Tuesday, 19 March 2013


At St Martins House this evening for a seminar accompanying the display of winners and finalists of the national photographic competition, Faith Through a Lens.

The seminar, entitled Seeing is Believing: Exposing Themes for Dialogue, is led by Revd Canon Dr John Hall, Director of St Philip's Centre for Study and Engagement in a Multi-Faith Society, which is hosting the Faith Through a Lens exhibition (under the title Faith in the Community) for a week here in Leicester.

John walks the group around the exhibition, leading and encouraging discussion and reflection on the twelve photographs in turn and how each of them fits into the three themes of the competition: Moments of Faith; Community Spirit Against the Odds; and A Year of Service.

John explains that this is the third in a series of touring exhibitions that St Philip’s Centre has put on in 2012-13 (one per academic term). The previous two were Religious Tolerance - Islam in the Sultanate of Oman (July 2012) and Multi Faith Spaces (October 2012). The Centre hopes to make this a regular part of its public programme.

In the photo above, Revd Canon Dr John Hall and Maureen Hebblewhite (Centre Manager at St Philip's) are shown with the overall winner of Faith Through a Lens Photography Exhibition 2012, “Brothers in Arms” by Paul Tiller.

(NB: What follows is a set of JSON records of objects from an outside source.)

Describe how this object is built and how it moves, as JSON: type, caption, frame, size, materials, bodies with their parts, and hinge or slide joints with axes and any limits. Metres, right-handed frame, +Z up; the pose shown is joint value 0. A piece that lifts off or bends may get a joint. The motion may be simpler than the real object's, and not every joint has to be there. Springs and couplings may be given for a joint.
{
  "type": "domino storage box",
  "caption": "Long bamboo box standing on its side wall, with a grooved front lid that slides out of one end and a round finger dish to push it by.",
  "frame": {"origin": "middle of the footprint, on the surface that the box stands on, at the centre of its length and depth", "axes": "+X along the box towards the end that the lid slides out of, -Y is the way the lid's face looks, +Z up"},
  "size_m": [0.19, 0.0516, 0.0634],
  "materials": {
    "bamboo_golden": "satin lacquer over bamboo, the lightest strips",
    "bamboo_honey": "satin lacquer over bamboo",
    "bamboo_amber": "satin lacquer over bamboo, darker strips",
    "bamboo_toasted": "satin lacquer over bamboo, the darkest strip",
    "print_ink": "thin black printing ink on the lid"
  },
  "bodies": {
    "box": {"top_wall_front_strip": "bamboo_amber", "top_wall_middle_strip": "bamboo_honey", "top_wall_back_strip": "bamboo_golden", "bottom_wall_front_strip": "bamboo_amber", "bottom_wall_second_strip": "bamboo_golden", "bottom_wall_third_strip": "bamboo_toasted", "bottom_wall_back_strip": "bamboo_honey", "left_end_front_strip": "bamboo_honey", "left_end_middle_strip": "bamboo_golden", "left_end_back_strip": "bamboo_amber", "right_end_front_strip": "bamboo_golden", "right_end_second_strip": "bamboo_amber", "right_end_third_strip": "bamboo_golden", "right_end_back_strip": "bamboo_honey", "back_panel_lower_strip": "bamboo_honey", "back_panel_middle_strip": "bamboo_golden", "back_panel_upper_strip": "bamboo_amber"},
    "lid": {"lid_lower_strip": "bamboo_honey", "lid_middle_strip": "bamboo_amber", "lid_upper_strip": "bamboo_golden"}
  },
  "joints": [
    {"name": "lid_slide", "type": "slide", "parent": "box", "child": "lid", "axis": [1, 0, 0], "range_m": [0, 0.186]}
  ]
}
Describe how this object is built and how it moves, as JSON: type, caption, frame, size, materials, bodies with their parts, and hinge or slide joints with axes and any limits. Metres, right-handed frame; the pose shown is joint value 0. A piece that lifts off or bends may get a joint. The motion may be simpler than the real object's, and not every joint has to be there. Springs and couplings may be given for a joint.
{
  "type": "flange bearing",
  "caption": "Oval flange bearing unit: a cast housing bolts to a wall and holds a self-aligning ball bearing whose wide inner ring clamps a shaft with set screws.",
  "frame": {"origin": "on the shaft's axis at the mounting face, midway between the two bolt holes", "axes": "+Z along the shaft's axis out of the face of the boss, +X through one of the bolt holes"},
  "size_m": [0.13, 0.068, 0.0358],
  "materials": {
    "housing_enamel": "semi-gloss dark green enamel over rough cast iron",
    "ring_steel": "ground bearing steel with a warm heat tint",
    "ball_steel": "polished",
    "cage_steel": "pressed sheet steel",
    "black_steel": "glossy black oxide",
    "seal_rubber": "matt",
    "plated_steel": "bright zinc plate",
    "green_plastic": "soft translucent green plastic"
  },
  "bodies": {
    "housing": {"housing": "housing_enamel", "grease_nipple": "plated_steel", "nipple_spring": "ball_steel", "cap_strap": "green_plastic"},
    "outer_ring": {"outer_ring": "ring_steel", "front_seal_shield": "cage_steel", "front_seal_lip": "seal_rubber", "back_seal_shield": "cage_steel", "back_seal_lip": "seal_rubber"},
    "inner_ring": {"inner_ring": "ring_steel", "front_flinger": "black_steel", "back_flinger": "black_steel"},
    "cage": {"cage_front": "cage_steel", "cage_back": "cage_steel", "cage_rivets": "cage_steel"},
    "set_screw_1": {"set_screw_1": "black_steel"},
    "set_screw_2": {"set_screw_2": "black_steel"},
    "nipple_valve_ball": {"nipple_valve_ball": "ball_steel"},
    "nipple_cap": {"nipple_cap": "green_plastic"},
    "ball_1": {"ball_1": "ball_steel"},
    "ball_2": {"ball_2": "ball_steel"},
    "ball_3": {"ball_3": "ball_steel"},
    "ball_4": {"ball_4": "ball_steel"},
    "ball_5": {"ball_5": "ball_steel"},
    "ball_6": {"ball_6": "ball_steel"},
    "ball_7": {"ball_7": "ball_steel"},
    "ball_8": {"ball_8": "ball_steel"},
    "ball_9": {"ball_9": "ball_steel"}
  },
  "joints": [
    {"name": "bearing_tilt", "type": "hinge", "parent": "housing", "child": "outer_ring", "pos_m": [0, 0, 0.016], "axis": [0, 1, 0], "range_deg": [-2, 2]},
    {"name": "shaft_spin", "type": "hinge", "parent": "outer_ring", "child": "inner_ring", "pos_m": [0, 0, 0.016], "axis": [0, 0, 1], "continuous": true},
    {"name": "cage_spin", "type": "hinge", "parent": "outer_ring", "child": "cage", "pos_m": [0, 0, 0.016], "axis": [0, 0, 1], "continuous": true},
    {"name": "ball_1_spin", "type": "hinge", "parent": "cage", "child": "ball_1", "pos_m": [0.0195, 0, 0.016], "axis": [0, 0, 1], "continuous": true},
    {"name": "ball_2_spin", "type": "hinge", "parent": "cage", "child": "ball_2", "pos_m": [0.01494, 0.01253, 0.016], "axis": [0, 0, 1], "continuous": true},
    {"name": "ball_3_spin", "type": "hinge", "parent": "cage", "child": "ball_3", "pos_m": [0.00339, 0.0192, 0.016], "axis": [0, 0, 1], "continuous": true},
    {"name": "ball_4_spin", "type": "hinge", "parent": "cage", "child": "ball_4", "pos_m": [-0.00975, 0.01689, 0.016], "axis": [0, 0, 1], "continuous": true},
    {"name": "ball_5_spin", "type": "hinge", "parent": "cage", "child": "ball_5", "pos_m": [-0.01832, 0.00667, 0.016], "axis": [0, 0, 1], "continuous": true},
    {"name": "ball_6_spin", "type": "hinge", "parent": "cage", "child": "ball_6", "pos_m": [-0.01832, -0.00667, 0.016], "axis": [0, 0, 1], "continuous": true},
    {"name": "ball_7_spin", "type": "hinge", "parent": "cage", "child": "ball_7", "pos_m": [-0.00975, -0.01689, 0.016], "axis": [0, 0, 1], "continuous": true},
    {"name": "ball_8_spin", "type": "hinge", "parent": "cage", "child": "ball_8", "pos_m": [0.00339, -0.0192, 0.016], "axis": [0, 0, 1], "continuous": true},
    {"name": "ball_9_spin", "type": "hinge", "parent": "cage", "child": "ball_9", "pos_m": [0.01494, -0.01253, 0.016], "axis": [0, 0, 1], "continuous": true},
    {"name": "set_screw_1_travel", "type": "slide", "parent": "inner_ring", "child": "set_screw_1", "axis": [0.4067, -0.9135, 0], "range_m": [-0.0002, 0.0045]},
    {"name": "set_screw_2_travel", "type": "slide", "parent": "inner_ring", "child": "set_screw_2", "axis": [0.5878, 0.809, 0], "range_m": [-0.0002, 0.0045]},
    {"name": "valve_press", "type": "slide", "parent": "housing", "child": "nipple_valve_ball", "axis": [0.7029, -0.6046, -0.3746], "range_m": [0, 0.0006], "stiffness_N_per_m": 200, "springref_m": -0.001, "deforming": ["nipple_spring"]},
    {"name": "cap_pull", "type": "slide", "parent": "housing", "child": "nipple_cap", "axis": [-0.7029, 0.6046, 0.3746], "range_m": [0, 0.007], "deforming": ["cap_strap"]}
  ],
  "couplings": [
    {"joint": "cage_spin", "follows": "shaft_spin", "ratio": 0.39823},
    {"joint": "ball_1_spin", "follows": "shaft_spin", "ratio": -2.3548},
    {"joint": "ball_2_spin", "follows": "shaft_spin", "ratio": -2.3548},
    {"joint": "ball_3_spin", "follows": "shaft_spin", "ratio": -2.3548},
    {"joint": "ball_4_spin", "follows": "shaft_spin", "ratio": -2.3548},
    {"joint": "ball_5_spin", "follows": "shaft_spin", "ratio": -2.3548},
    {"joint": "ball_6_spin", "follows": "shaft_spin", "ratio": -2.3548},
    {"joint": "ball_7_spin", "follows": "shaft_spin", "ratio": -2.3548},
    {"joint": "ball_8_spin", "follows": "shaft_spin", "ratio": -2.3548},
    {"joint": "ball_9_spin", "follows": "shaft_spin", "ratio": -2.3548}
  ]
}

I'll pick out a couple of the photos we looked at and talked about this evening.

by Ronnie Bindra

This photo was taken at the National Bahá'í Centre in Knightsbridge during Ayyám-i-Há, a short period that precedes the Bahá'í period of fasting every March. During Ayyám-i-Há, acts of charity, generosity and hospitality are emphasised. In this photo, people of many faiths and traditions are collecting toiletries to distribute to vulnerably homed people as part of a Year of Service project. I spoke about Ayyám-i-Há to the group this evening - and the Fast that follows it and Naw-Rúz that brings the Fast to an end. Perfect timing too, as we were looking at this photo if not right on sunset, as close to it as makes no difference. So I said that it was Bahá'í New Year right now. Everyone was very nice and wished me Happy New Year. Except I realised soon after that I was a day early! I didn't own up though; didn't want to be a buzzkill!

Helping Hands
by Bobbie Cook

This one gave me pause for thought. When I was younger, I hoped I would be the guy on the left, lending a helping hand. Nowadays, I begin to hope that when I'm the guy on the right, someone else will be there to lend me a helping hand!

As I do at the end of all my blog posts referring to St Martins House, I refer any reader wondering about the omission of the possessive apostrophe from the building's name to a letter from Rev. Peter Hobson, Director of St Martins House, published in the Leicester Mercury, 29 March 2011.